Reference
Which OCR Engine Should You Use in YomiNinja?
PaddleOCR, MangaOCR, Google Cloud Vision, Google Lens, Apple Vision — full comparison for Japanese game text recognition.
At a glance
Five engines, one table
| Engine | Platform | Offline? | GPU needed? | Best for | Accuracy* |
|---|---|---|---|---|---|
| PaddleOCR Default | Win · Linux · Mac | Yes | No (optional) | Most games, standard fonts | |
| MangaOCR | Win · Linux | Yes | Optional (CUDA/ROCm) | Manga, VNs, stylized fonts | |
| Google Cloud Vision | All | No (API) | No | Difficult fonts, max accuracy | |
| Google Lens | All | No (API) | No | General fallback, no API key | |
| Apple Vision | macOS only | Yes | No | macOS users, vertical text |
* Accuracy on standard printed Japanese game text.

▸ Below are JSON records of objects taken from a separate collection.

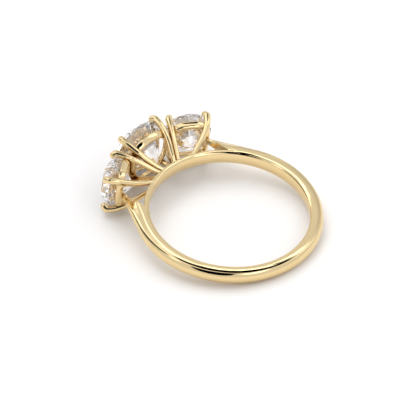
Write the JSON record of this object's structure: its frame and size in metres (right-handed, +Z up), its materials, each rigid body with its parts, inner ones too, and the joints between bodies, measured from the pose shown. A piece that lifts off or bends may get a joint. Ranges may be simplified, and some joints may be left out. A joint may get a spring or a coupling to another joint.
{
  "type": "three stone ring",
  "caption": "Finger ring lying on its side: domed band, pierced rising shoulders and a row of round brilliant stones in leaning prong baskets with gallery rails.",
  "frame": {"origin": "centre of the lying ring's box, on the surface that the ring lies on", "axes": "+Z up from the surface; +Y from the back of the band towards the stones; the finger hole runs along Z, tipped back by the resting tilt"},
  "size_m": [0.02, 0.0246, 0.0066],
  "materials": {
    "yellow_gold": "polished yellow gold with fine wear",
    "white_stone": "polished facets, clear and colourless"
  },
  "bodies": {
    "root": {"mount": "yellow_gold", "centre_stone": "white_stone", "left_stone": "white_stone", "right_stone": "white_stone"}
  },
  "joints": []
}
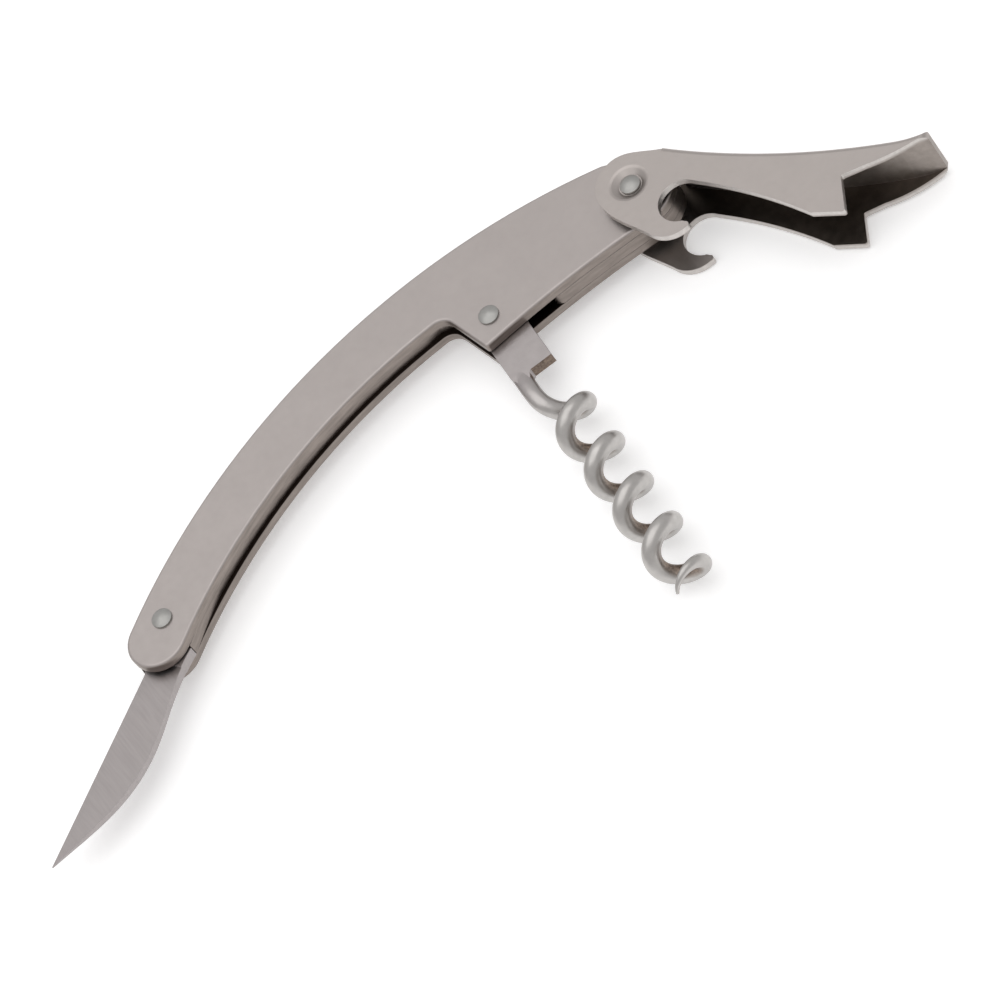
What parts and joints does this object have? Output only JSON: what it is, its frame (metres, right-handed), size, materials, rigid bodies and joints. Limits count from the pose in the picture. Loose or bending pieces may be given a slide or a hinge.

Results vary significantly by font type, contrast, and resolution.
PaddleOCR — The recommended starting point
PaddleOCR is the default OCR engine in YomiNinja and the right choice for the majority of Japanese games. It's built on PaddlePaddle, Baidu's deep learning framework, and includes models specifically trained on Japanese text recognition.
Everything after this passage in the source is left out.